The linear dependence of
f–Areal and
Areal–L leads us to conclude that the friction law of the nanopatterned surface in single-asperity contact correlates with the macroscale Bowden and Tabor roughness theory. Roughness theories predict that the normal load depends linearly on the real contact area of all contacting asperities, i.e.,
f = τ
∑Aasp, rather than the nominal contact area. To investigate the roughness of the nanopatterned surface in single-asperity contact, the maps of the real contact area are calculated and shown in
Figure 9. The real contact area is comprised of numerous discrete atoms. The contact atoms become increasingly sparse away from the contact center. For the nanopatterned surface, the real contact surface is divided into several discrete atom islands by the nanopattern, as indicated in
Figure 9c,d. Thus, the real contact area is far less than the nominal contact area, which is defined as the convex hull that encloses all contact atoms, both for the flat surface and nanopatterned surface.
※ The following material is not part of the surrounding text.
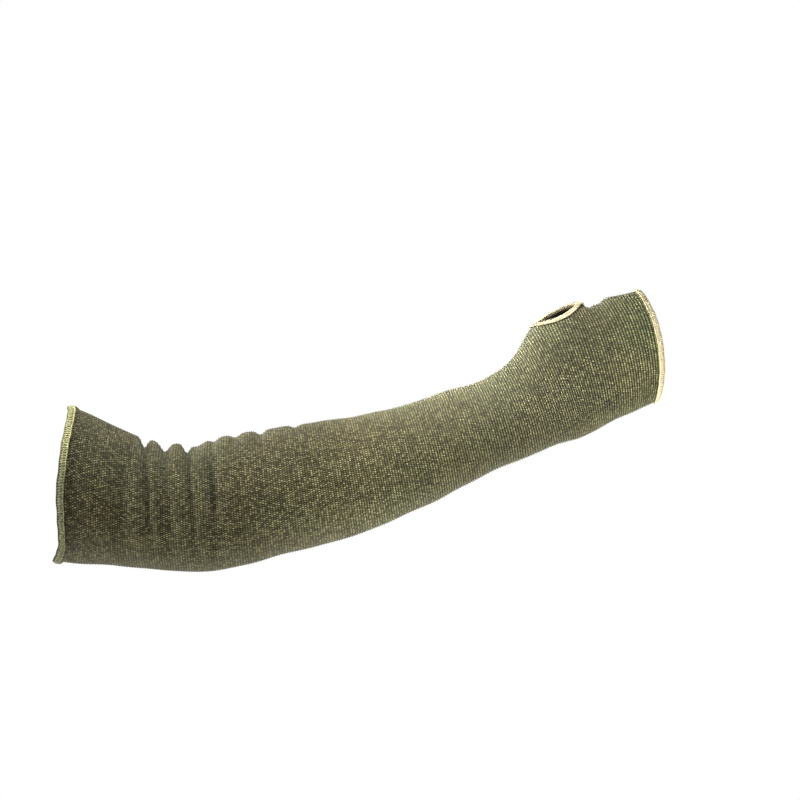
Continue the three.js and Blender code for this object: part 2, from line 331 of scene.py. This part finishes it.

This result highlights the atom-scale rough nature of dry contact. The configuration of real contact atoms can be modulated by the nanopattern and results in an ordered corrugation of surface potential energy for the nanopatterned surface. This additional ordered corrugation of surface potential energy enhances the friction of the nanopatterned surface, even though the nanopatterned surface has fewer contact atoms than the flat surface, as shown in
Figure 9.
In adhesive contact, the model of the classical continuum adhesive contact can accurately predict the nanoscale friction behavior of the flat contact surface, as previously mentioned, but this model becomes invalid for the nanopatterned surface. Introducing the nanopattern on the contact surfaces affects the friction in at least two ways. On the one hand, the nanopattern can modulate the adhesive force between the contact surfaces, thus influencing the friction force. This effect on friction is relatively complex because the adhesive force may be enhanced or may be weakened depending the geometrical parameters of the nanopattern. On the other hand, the nanopattern forms an additional geometrical interlock, which enhances the friction force. This interlock effect can be described by Euler’s interlocking asperity model, devised in the 18th century, which predicts a linear
f–L dependence in which the friction coefficient is equal to the local slope. Therefore, the friction force of the nanopatterned surface in adhesive contact can be phenomenologically expressed as:
where
fflat describes the friction force of the flat contact surface,
fadh represents the additional contribution of the adhesion change originating from the nanopattern, and
fgeo is the contribution of the geometrical interlock. If a nanopattern does not exist, then the friction force
fflat is a sublinear function of the normal load in adhesive contact. In addition,
fgeo has a linear dependence on the normal load. Thus, the relationship depends on the relative intensity of
fflat,
fadh and
fgeo. If the geometrical interlock effect dominates the friction behavior or if the nanopattern strongly suppresses the adhesion reduction, then the nanopatterned surface will show a linear load dependence on the friction force; otherwise, the sublinear
f–L relationship will hold.
3.3. Geometry Effect on the Friction
The geometry effect of the nanopatterned surface on the friction law was further investigated.
Figure 10a shows the
f–L dependence as a function of the area ratio λ with a constant nanopattern period
lp of 50%. The linear dependences of
f–L are maintained when the area ratio of the nanopatterned surface changes within the range of 25% to 75%. Both the fitted slope μ* and offset
L0* monotonically decrease with an increase in the area ratio, and thus the three
f–L curves only intersect at one point, as indicated in
Figure 9a. Hence, for a large normal load, the friction force decreases with an increase in the area ratio, but the opposite occurs for a small normal load. This result reveals that although the linear load dependence of the friction force is independent of the geometry parameters, the fitted slope μ* and offset
L0* vary significantly with the geometry parameters of the nanopatterned surface. Moreover, the nanopatterned surfaces with
lp = 50% exhibit greater friction forces than the flat surface at any load.
Figure 10b shows the
f–L dependence as a function of the nanopattern period
lp with a constant area ratio λ of 50%. The linear load dependence of the friction force is valid for all cases. Both the fitted slope μ* and offset
L0* monotonically decrease with an increase in the nanopattern period. However, the decrease in the fitted slope μ* and offset
L0* is very small when the nanopattern period increases from 4.34 nm to 6.52 nm. Interestingly, the desired friction reduction can be obtained when the nanopattern period
lp is larger than 4.34 nm, but significant friction enlargement is observed for the nanopattern with a small
lp of 2.17 nm.
Our simulation data indicates that the linear load dependence of the friction force always holds in the lp range of 2.17 nm to 6.52 nm and λ range of 25% to 75%. The nanopattern can not only enlarge the friction force but can also significantly reduce the friction force. The enlargement and reduction of the friction force critically depends on the nanopattern period rather than the area ratio. The large nanopattern period facilitates the friction reduction.